• SMRs are nuclear reactors capable of producing up to 300MW of electric power 
  • The EAC said the UK’s first SMR is ‘unlikely’ to generate any capacity until 2035

Government policy on building small modular reactors (SMR) is unlikely to help Britain to hit a critical environmental target, MPs have warned.

The Government hopes to decarbonise the country’s electricity grid by the middle of next decade, partly through the development of ‘mini-nuclear plants’.

However, the Environmental Audit Committee on Monday said the final investment decision on the UK’s first SMR is not expected until 2029, so it is ‘unlikely’ to generate any capacity until 2035.

Target: Hinkley Point C nuclear power plant under construction. The government wants the UK to have up to 24GW of nuclear capacity by 2050

Target: Hinkley Point C nuclear power plant under construction. The government wants the UK to have up to 24GW of nuclear capacity by 2050

SMRs are factory-made advanced nuclear reactors capable of producing up to 300MW of electric power, much less than a traditional nuclear plant, but they can be transported to sites.
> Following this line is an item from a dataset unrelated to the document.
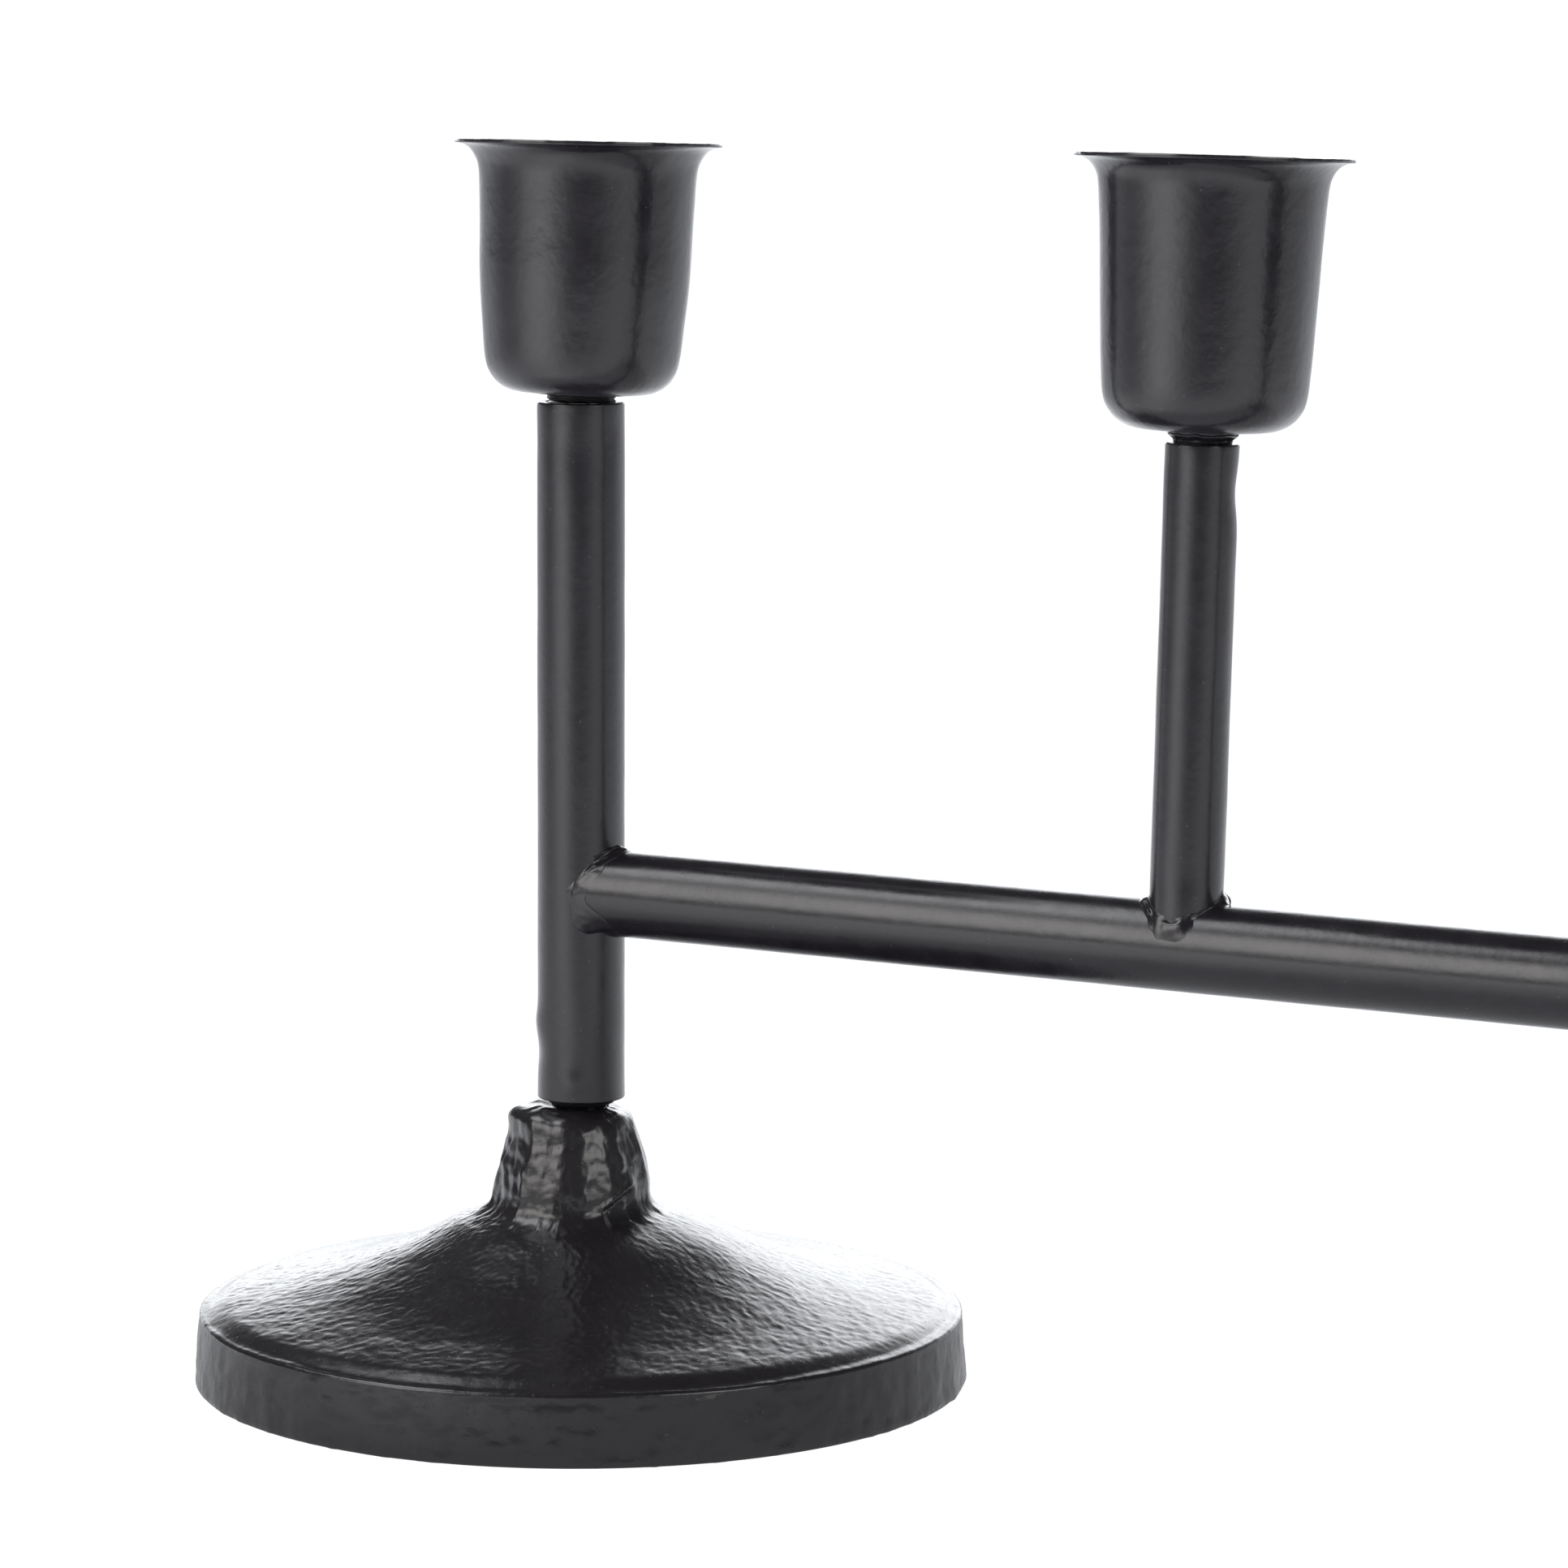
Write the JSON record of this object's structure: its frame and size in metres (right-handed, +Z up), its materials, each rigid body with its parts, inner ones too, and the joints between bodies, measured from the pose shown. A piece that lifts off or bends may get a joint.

Last year, the government launched a competition allowing companies to pitch their proposed SMR designs for deployment.

Great British Nuclear, the body charged with judging the proposals, considered six firms the most likely to achieve operational SMRs, including EDF, Rolls-Royce and Westinghouse.

But the EAC said it received evidence that the various submissions would lead to ‘a greater amount of waste for storage and reprocessing’.

It wants regulations for SMRs streamlined so they can be approved and rolled out more quickly while ensuring safety standards are not compromised.

The committee additionally called for value-for-money assessments on SMR projects published for scrutiny before any public spending commitments to such schemes are made.

Philip Dunne MP, chairman of the EAC, said: ‘The UK has the opportunity to be a genuine world leader in the manufacture of SMR nuclear capability with great export potential.’

Yet he warned that ‘uncertainty risks knock-on effects for industry confidence…not only for investment decisions relating to the initial build and the construction of factories to build reactor modules, but also for the support and growth of supply chains and skills’.

He added: ‘We simply don’t yet know how much SMRs will contribute to electricity generation in the country, nor how much the roll-out is likely to cost the taxpayer.’

The UK derived approximately 14 per cent of its total electricity from nuclear energy in 2022, compared to almost a quarter in the 1990s, as it increasingly relies on renewable sources, such as solar and wind.

Nuclear power output is predicted to drop further this decade as many plants are retired, although the capacity from Hinkley Point C, currently under construction, is set to offset much of the decline.

Last week, the FT reported that GBN was in talks with Japanese conglomerate Hitachi to acquire land in Wylfa, Anglesey, with the aim of developing the site into a new nuclear power station.

The government wants the UK to have up to 24GW of nuclear capacity by 2050, which could provide around 25 per cent of the UK’s projected electricity demand.